A numerical study is performed across a range of geometric and unsaturated parameters, and the results are presented in graphical form to guide engineering practice. Based on the analysis, the following conclusions can be drawn.

(1) The values of safety factors are highly dependent on the soil properties and slope geometries. The increase in the slope’s height and angle will reduce the stability of the slope. Meanwhile, the increase in the non-uniformity of cohesion and friction angle both play a positive role in the stability of the slope. The increase in friction angle from 15° to 30° can lead to an increase in the safety factor within the range of approximately 0.7–0.8. The FS increases as the increase in the non-uniformity of cohesion and internal friction angle.

(2) The crack types have significant effects on the stability of the slope. The safety factor under open crack conditions is always greater than that for forming cracks. In addition, the influence of unsaturated soil parameters on slope stability exhibits different behavioral patterns depending on the presence and type of cracks. Moreover, the factor of safety becomes more sensitive to variations in slope geometry in the presence of forming cracks.

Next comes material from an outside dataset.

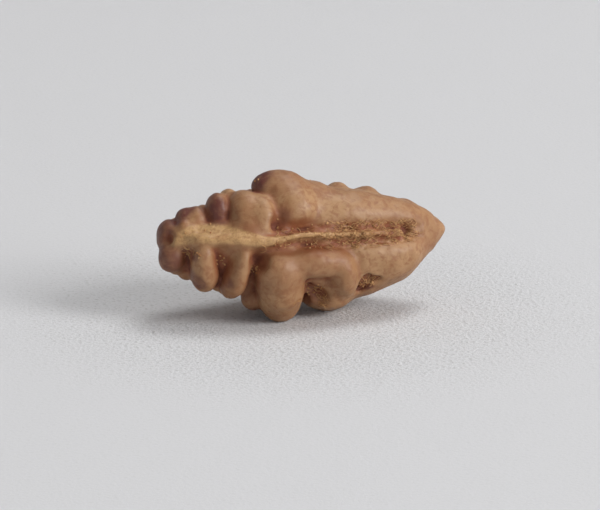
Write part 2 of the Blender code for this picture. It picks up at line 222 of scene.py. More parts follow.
# Hollows between the lobes, as lobes that are taken away
HOLLOWS = (
    Lobe(-9.6, 34, 2.12, (0.42, 0.50, 0.52), pitch=-35, soft=0.3),
    Lobe(-2.40, 36, 4.45, (0.34, 0.36, 0.55), soft=0.5),
    Lobe(-3.75, -3, 4.75, (0.55, 0.6, 1.0)),
    Lobe(-4.00, -50, 4.7, (0.5, 0.6, 0.8)),
    Lobe(0.62, -48, 5.35, (0.85, 0.80, 0.95)),
    Lobe(0.1, -42, 4.9, (0.36, 0.40, 0.85), soft=0.25),
    Lobe(0.0, -64, 5.6, (0.36, 0.95, 1.1), soft=0.25),
    Lobe(3.95, -42, 4.75, (0.40, 0.95, 1.15), lean=-14, soft=0.3),
    Lobe(4.55, -36, 4.55, (0.55, 0.30, 0.85), soft=0.3),
    Lobe(7.1, 25, 3.05, (0.42, 0.50, 0.5), soft=0.3),
)

# Rows of lobes on the sides that face away: turn, start, stop and share of the outline
BACK_ROWS = ((120, -7.8, -1.0, 0.86), (152, -8.3, 0.4, 0.97), (178, -7.6, 0.2, 0.98),
             (204, -8.2, 0.6, 0.98), (230, -7.6, -0.2, 0.97), (268, -7.9, -3.0, 0.90),
             (290, -7.2, -3.2, 0.84))
BACK_POINT_TURNS = (163, 190, 217, 268, 292)
BACK_POINT_ROW = ((1.6, 0.98, 2.1), (4.0, 0.98, 2.3), (6.0, 0.97, 1.9))
BACK_SEED = 11


def smooth_through(stations: Stations, along: Array | float) -> Array:
    """Read a smooth curve through (along, value) stations.

    Args:
        stations: Places along the axis with a value at each.
        along: Places to read the curve at.

    Returns:
        The curve's value at each place.
    """
    at, value = np.array(stations, dtype=float).T
    slope = np.gradient(value, at)
    place = np.clip(along, at[0], at[-1])
    left = np.clip(np.searchsorted(at, place, side="right") - 1, 0, len(at) - 2)
    span = at[left + 1] - at[left]
    t = (place - at[left]) / span
    rise = value[left + 1] - value[left]
    bend_in = slope[left] * span - rise
    bend_out = rise - slope[left + 1] * span
    return value[left] + t * rise + t * (1 - t) * ((1 - t) * bend_in + t * bend_out)


def axis_rise(along: Array | float) -> Array:
    """Height of the stone's axis over its middle, in mm."""
    return smooth_through(AXIS_RISE, along)


def fade(value: Array, low: float, high: float) -> Array:
    """Smooth step from 0 at `low` to 1 at `high`."""
    t = np.clip((value - low) / (high - low), 0.0, 1.0)
    return t * t * (3.0 - 2.0 * t)


def lobe_frame(lobe: Lobe) -> tuple[Array, Array]:
    """Find where a lobe stands.

    Args:
        lobe: The lobe.

    Returns:
        Its middle, and its own along, round and outward directions as columns.
    """
    turn = math.radians(lobe.turn)
    outward = np.array((0.0, -math.cos(turn), math.sin(turn)))
    round_way = np.array((0.0, math.sin(turn), math.cos(turn)))
    along_way = np.array((1.0, 0.0, 0.0))
    pitch = math.radians(lobe.pitch)
    out = outward * math.cos(pitch) + along_way * math.sin(pitch)
    ahead = along_way * math.cos(pitch) - outward * math.sin(pitch)
    lean = math.radians(lobe.lean)
    first = ahead * math.cos(lean) + round_way * math.sin(lean)
    second = round_way * math.cos(lean) - ahead * math.sin(lean)
    middle = np.array((lobe.along, 0.0, float(axis_rise(lobe.along))))
    return middle + outward * (lobe.reach - lobe.size[2]), np.stack((first, second, out), axis=1)


def ellipsoid_distance(points: Array, middle: Array, ways: Array,
                       size: Triple) -> Array:
    """Distance from points to an ellipsoid, near enough, below zero inside.

    Args:
        points: Places in mm, one row each.
        middle: The ellipsoid's middle.
        ways: Its own directions as columns.
        size: Its half sizes along them.

    Returns:
        One distance for each point.
    """
    local = (points - middle) @ ways
    half = np.array(size)
    near = np.linalg.norm(local / half, axis=1)
    steep = np.maximum(np.linalg.norm(local / half ** 2, axis=1), 1e-6)
    return near * (near - 1.0) / steep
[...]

(3) The coupled influence of crack conditions and unsaturated soil parameters on slope stability varies across different soil types. For instance, the response to changes in groundwater table depth differs depending on the soil properties. In the case of loess, the critical groundwater level—at which the factor of safety reaches its peak—differs between the forming crack and open crack conditions. Additionally, under varying flow velocities, loess exhibits differences in the factor of safety between crack types only under evaporation conditions. Under different seepage conditions, the stability results of clay slopes exhibit significant differences. When a groundwater table is present, conservative estimates must be made during construction design.